**What the task asks**: Only one stretch of the data below should be repeated: the lines from the line containing "lower_housing();" through the line containing "obj.matrix_world = world", inclusive, exactly as they are.

**Data shown**:

........

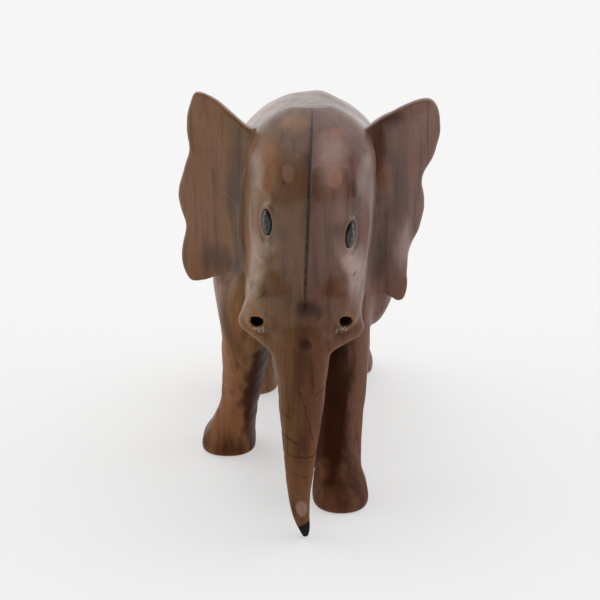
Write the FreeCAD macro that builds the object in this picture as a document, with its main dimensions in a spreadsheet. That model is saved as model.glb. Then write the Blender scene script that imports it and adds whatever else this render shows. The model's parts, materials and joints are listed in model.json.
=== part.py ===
"""Carved wooden elephant, walking, cut from one block of hardwood, with inlaid horn eyes.

Frame: +Z up, the animal faces -Y, its left side is +X. The origin is the middle of the
overall box at floor level. Millimetres throughout.

The carving is one solid: the maker cuts body, head, trunk, ears, legs and tail from one
block. The eyes, their pupils and the old glue in the two empty tusk sockets are separate.
"""
import FreeCAD, Part
import math
import os

doc = FreeCAD.newDocument("carved_elephant")

# ---------------------------------------------------------------- driving dimensions
# Each row is (name, value, what it sets). Millimetres, or degrees where the name says so.
DRIVING_SIZES = [
    ("body_length", 128.0, "chest to rump"),
    ("body_width", 76.0, "across the barrel"),
    ("body_depth", 98.0, "back to belly"),
    ("back_height", 139.5, "highest point of the back above the floor"),
    ("crest_rise", 10.5, "top of the skull above the back"),
    ("head_height", 74.0, "skull crest to the underside of the cheeks"),
    ("head_width", 43.5, "across the temples"),
    ("head_length", 51.0, "forehead to nape"),
    ("head_reach", 3.0, "middle of the head in front of the chest"),
    ("face_slope", 20.0, "how far the chin stands in front of the crest"),
    ("head_offset", 1.2, "the head sits this far to the animal's left"),
    ("neck_width", 50.0, "across the neck"),
    ("neck_depth", 72.0, "top to bottom of the neck"),
    ("neck_drop", 8.0, "top of the neck below the crest"),
    ("muzzle_offset", -1.4, "the trunk's root and the holes sit this far to the animal's left"),
    ("cheek_spread", 14.4, "middle of each tusk cheek from the middle of the face"),
    ("cheek_radius", 7.8, "how far each tusk cheek swells"),
    ("cheek_rise", 6.0, "middle of each tusk cheek above the chin"),
    ("jaw_width", 16.0, "across the lower jaw, behind the trunk"),
    ("jaw_length", 24.0, "lower jaw, front to back"),
    ("jaw_depth", 18.0, "lower jaw, top to bottom"),
    ("jaw_setback", 12.0, "middle of the lower jaw behind the trunk's root"),
    ("jaw_rise", 3.0, "middle of the lower jaw above the chin"),
    ("trunk_root_rise", 16.0, "trunk's root above the chin"),
    ("trunk_root_width", 25.0, "across the trunk where it leaves the face"),
    ("trunk_tip_gap", 1.6, "trunk tip above the floor"),
    ("trunk_reach", 22.0, "trunk tip in front of the trunk's root"),
    ("trunk_offset", -1.6, "the trunk tip hangs this far to the animal's left"),
    ("ear_height", 72.4, "top to bottom of an ear"),
    ("right_ear_width", 37.5, "outer edge of the right ear from its buried root"),
    ("left_ear_width", 40.3, "outer edge of the left ear from its buried root"),
    ("ear_thickness", 4.4, "ear blade, front to back"),
    ("ear_curl_radius", 62.0, "radius of the hollow in the front of an ear"),
    ("ear_setback", 8.0, "hollow face of an ear behind the head's middle"),
    ("ear_root_out", 10.0, "buried root of an ear from the middle plane"),
    ("ear_rise", 4.4, "top of the right ear above the crest"),
    ("left_ear_drop", 2.6, "the left ear sits this much lower"),
    ("thigh_radius", 14.2, "leg where it leaves the body"),
    ("shank_radius", 8.8, "thinnest part of a leg"),
    ("foot_radius", 11.2, "sole of a foot"),
    ("hip_drop", 14.0, "top of the legs below the middle of the barrel"),
    ("right_fore_hip_out", -22.0, "right foreleg at the body, to the left"),
    ("right_fore_foot_out", -31.4, "right forefoot, to the left"),
    ("right_fore_setback", 18.0, "right foreleg behind the chest"),
    ("right_fore_stride", 18.0, "right forefoot behind its hip"),
    ("left_fore_hip_out", 18.0, "left foreleg at the body, to the left"),
    ("left_fore_foot_out", 13.8, "left forefoot, to the left"),
    ("left_fore_setback", 16.0, "left foreleg behind the chest"),
    ("left_fore_stride", -24.0, "left forefoot behind its hip"),
    ("right_hind_hip_out", -22.0, "right hind leg at the body, to the left"),
    ("right_hind_foot_out", -23.0, "right hind foot, to the left"),
    ("right_hind_setback", 23.0, "right hind leg before the rump"),
    ("right_hind_stride", -8.0, "right hind foot behind its hip"),
    ("left_hind_hip_out", 22.0, "left hind leg at the body, to the left"),
    ("left_hind_foot_out", 22.0, "left hind foot, to the left"),
    ("left_hind_setback", 21.0, "left hind leg before the rump"),
    ("left_hind_stride", 13.0, "left hind foot behind its hip"),
    ("tail_radius", 3.2, "tail at its root"),
    ("tail_length", 74.0, "root to the end of the tuft"),
    ("tail_rise", 23.5, "root of the tail above the middle of the barrel"),
    ("socket_radius", 2.1, "drilled hole for a tusk peg"),
    ("socket_depth", 9.0, "straight wall of the drilled hole"),
    ("socket_rise", 3.8, "middle of the hole's mouth above the chin"),
    ("socket_spread", 15.9, "hole from the middle of the face, at its mouth"),
    ("socket_drop_deg", 18.0, "hole's axis points this far below level"),
    ("socket_splay_deg", 8.0, "hole's axis points this far outwards"),
    ("socket_face_radius", 3.6, "flat cut round the mouth of the hole"),
    ("drill_point_deg", 118.0, "full angle of the drill's point"),
    ("eye_height", 9.2, "eye inlay, top to bottom"),
    ("eye_length", 4.9, "eye inlay, front to back"),
    ("eye_seat", 1.5, "depth of the eye's recess"),
    ("eye_dome", 1.3, "how far the inlay is domed above its seat's rim"),
    ("eye_clearance", 0.05, "gap all round an eye inlay in its recess"),
    ("eye_spread", 14.6, "eye from the head's middle"),
    ("eye_turn_deg", 47.0, "an eye looks this far to the side"),
    ("right_eye_drop", 34.8, "right eye below the crest"),
    ("left_eye_drop", 39.4, "left eye below the crest"),
    ("pupil_radius", 1.15, "round pupil peg"),
    ("pupil_seat", 1.0, "depth of the pupil's hole, below the eye's dome"),
    ("pupil_proud", 0.15, "pupil peg above the eye's dome"),
    ("pupil_clearance", 0.02, "gap all round a pupil peg"),
]

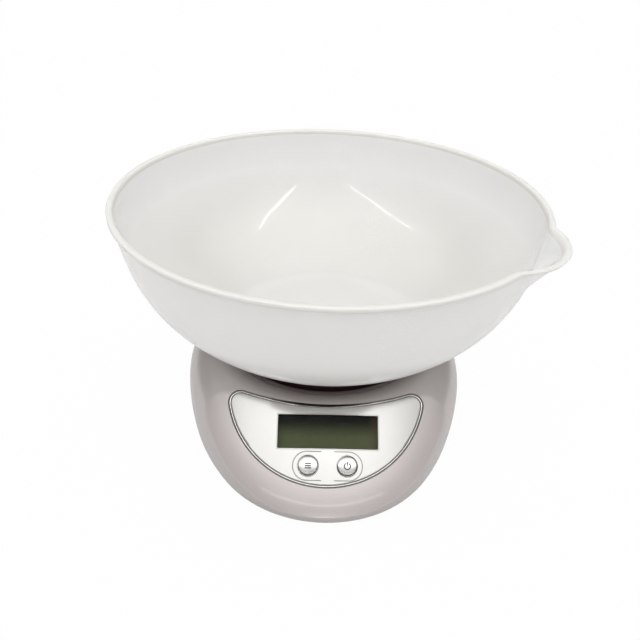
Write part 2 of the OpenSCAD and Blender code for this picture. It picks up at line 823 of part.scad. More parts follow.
// Battery cover: plate, two round hinge pins on arms, springy latch with a grip
module battery_door() {
    color([0.68, 0.64, 0.66])
        difference() {
            union() {
                translate([-door_x / 2, bay_cy - door_y / 2 + 1.2, floor_gap])
                    cube([door_x, door_y - 1.2, door_t]);
                for (x = [-1, 1]) {
                    translate([x * (door_x / 2 - 2.4) - 2.4, hinge_y - 1.2, floor_gap + 0.2])
                        cube([4.8, 3.6, door_t - 0.2]);
                    translate([x * (door_x / 2 - 0.8), hinge_y, hinge_z])
                        rotate([0, 90, 0])
                            cylinder(h = 4.4, r = hinge_r, center = true, $fn = 32);
                }
                translate([-5, bay_cy + bay_y / 2 - 1.6, floor_gap + 1])
                    cube([10, 1.2, 4]);
                translate([-5, bay_cy + bay_y / 2 - 1.6, floor_gap + door_t + 1])
                    cube([10, 3, 1.2]);
                for (x = [-14, 14])
                    translate([x - 0.7, bay_cy - bay_y / 2 + 3, floor_gap + 1])
                        cube([1.4, bay_y - 8, door_t - 0.4]);
            }
            // Finger grip grooves
            for (i = [0:4])
                translate([-8, bay_cy + bay_y / 2 - 3.5 - i * 2, floor_gap - 0.4])
                    cube([16, 0.9, 0.9]);
        }
}

module one_battery(y, flip) {
    translate([0, y, cell_z])
        rotate([0, flip ? -90 : 90, 0]) {
            translate([0, 0, -cell_l / 2])
                cylinder(h = cell_l - 1, r = cell_d / 2, $fn = 64);
            translate([0, 0, cell_l / 2 - 1.1])
                cylinder(h = 1.1, r = 1.9, $fn = 32);
        }
}
module batteries() {
    color([0.20, 0.42, 0.36]) {
        one_battery(bay_cy - cell_dy, false);
        one_battery(bay_cy + cell_dy, true);
    }
}
// Contact springs at the flat ends, stacked rings narrowing to the battery
module battery_springs() {
    color([0.75, 0.75, 0.76])
        for (s = [-1, 1])
            translate([s * (cell_l / 2), bay_cy + s * cell_dy, cell_z])
                rotate([0, s * 90, 0])
                    for (i = [0:3])
                        translate([0, 0, i * 0.68 + 0.36])
                            rotate_extrude($fn = 40)
                                translate([2.2 + i * 0.42, 0])
                                    circle(r = 0.36, $fn = 16);
}
module battery_plates() {
    color([0.72, 0.72, 0.74])
        for (s = [-1, 1], t = [-1, 1])
            translate([s * (bay_x / 2 - 0.35) - 0.35, bay_cy + t * cell_dy - 4.2, cell_z - 4.4])
                cube([0.7, 8.4, 9.2]);
}

// Point at x, s down the slope and d below the facet surface
function facet_pt(x, s, d) = [x, -facet_y - s * cos(facet_slope) + d * sin(facet_slope),
    base_top - 0.2 - s * sin(facet_slope) - d * cos(facet_slope)];
// Round insulated lead through a list of points
module wire(pts, r) {
    for (i = [0:len(pts) - 2]) {
        a = pts[i];
        b = pts[i + 1];
        d = b - a;
        l = norm(d);
        translate(a)
            rotate([0, acos(d[2] / l), atan2(d[1], d[0])])
                cylinder(h = l, r = r, $fn = 24);
        if (i < len(pts) - 2)
            translate(b)
                sphere(r = r * 1.15, $fn = 24);
    }
}
module cell_lead() {
    color([0.75, 0.20, 0.18])
        wire([[-17, -cell_t / 2 - 1.4, cell_bot + 4], [-19, -16, 12], [-20, -40, 9.4],
            [-12, -66, 9.4], facet_pt(-3, board_s1 - 3, board_top + board_t + 1.3)], 0.9);
}
module battery_leads() {
    color([0.12, 0.12, 0.14])
        for (s = [-1, 1])
            wire([[s * lead_x, bay_cy - bay_y / 2 - 0.6, bay_top - 1.8],
                [s * lead_x, bay_cy - bay_y / 2 - 6, 10], [s * (lead_x - 2.6), -20, 9.2], [s * 9, -60, 9],
                facet_pt(s * 8, board_s1 - 2.6, board_top + board_t + 1.1)], 0.7);
}

lower_housing();
upper_housing();
panel_overlay();
lcd_window();
lcd_glass();
lcd_frame();
zebra_strips();
circuit_board();
chip_blob();
tact_switches();
unit_button();
power_button();
board_screws();
load_cell();
load_cell_free_end();
strain_gauges();
cell_spacer();
cell_screws();
platform_carrier();
carrier_screws();
platform_pan();
bowl();
housing_screws();
rubber_feet();
battery_door();
batteries();
battery_springs();
battery_plates();
cell_lead();
battery_leads();
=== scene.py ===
import bpy
import bmesh
from math import asin, atan2, cos, exp, hypot, pi, radians, sin, sqrt
from mathutils import Matrix, Vector
from mathutils.bvhtree import BVHTree


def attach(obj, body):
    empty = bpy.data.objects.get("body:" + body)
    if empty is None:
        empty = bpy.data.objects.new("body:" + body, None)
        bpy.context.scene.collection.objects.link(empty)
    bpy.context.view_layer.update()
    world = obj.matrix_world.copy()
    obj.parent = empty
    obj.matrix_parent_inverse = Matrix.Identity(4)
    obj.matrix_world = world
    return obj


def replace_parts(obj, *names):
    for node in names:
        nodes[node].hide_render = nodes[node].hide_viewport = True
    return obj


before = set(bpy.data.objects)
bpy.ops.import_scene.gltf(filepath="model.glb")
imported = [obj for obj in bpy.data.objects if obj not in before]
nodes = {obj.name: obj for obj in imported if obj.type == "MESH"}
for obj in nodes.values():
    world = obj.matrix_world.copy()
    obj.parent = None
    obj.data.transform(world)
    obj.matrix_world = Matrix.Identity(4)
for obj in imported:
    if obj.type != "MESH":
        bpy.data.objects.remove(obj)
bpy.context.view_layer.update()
MM = 0.001

# Sizes in millimetres, the same as the solids have. x runs to the right, y to the back and z up,
# and the bowl's axis is the z axis.
# Egg shaped plan of the base: its back arc, and how much smaller its nose is
BASE_R, TAPER = 76.2, 13.0
NOSE_Y, NOSE_R, SIDE_X = 3 * TAPER, BASE_R - TAPER, 4 * TAPER
TOP, SEAM = 44.2, 8.0
# Platform well
OPEN_R, WELL_Z = 54.0, 36.2
# Display facet: a crowned slope, with a shoulder that rolls off round the panel
SLOPE, FACET_Y, FACET_Z, CROWN = radians(41), 63.0, 44.0, 180.0
NORMAL = Vector((0, -sin(SLOPE), cos(SLOPE)))
ROLL_R, ROLL_START, ROLL_END = 40.0, 2.0, 14.0
# Crescent panel: outer radius, length down the slope, radius of its hollow upper edge, corners
PANEL_HALF, PANEL_LEN, HOLLOW, CORNER, SHEET = 49.0, 39.0, 124.0, 6.0, 0.7
# Window and buttons, with their distance down the slope
DISPLAY_X, WINDOW_S, WINDOW_W, WINDOW_H, WINDOW_CORNER = 0.8, 12.9, 48.0, 16.0, 0.6
BUTTON_S, BUTTON_PITCH, BUTTON_D = 28.8, 18.4, 9.2
BUTTON_LEFT, BUTTON_RIGHT = DISPLAY_X - BUTTON_PITCH / 2, DISPLAY_X + BUTTON_PITCH / 2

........

**The completed task**:
lower_housing();
upper_housing();
panel_overlay();
lcd_window();
lcd_glass();
lcd_frame();
zebra_strips();
circuit_board();
chip_blob();
tact_switches();
unit_button();
power_button();
board_screws();
load_cell();
load_cell_free_end();
strain_gauges();
cell_spacer();
cell_screws();
platform_carrier();
carrier_screws();
platform_pan();
bowl();
housing_screws();
rubber_feet();
battery_door();
batteries();
battery_springs();
battery_plates();
cell_lead();
battery_leads();
=== scene.py ===
import bpy
import bmesh
from math import asin, atan2, cos, exp, hypot, pi, radians, sin, sqrt
from mathutils import Matrix, Vector
from mathutils.bvhtree import BVHTree


def attach(obj, body):
    empty = bpy.data.objects.get("body:" + body)
    if empty is None:
        empty = bpy.data.objects.new("body:" + body, None)
        bpy.context.scene.collection.objects.link(empty)
    bpy.context.view_layer.update()
    world = obj.matrix_world.copy()
    obj.parent = empty
    obj.matrix_parent_inverse = Matrix.Identity(4)
    obj.matrix_world = world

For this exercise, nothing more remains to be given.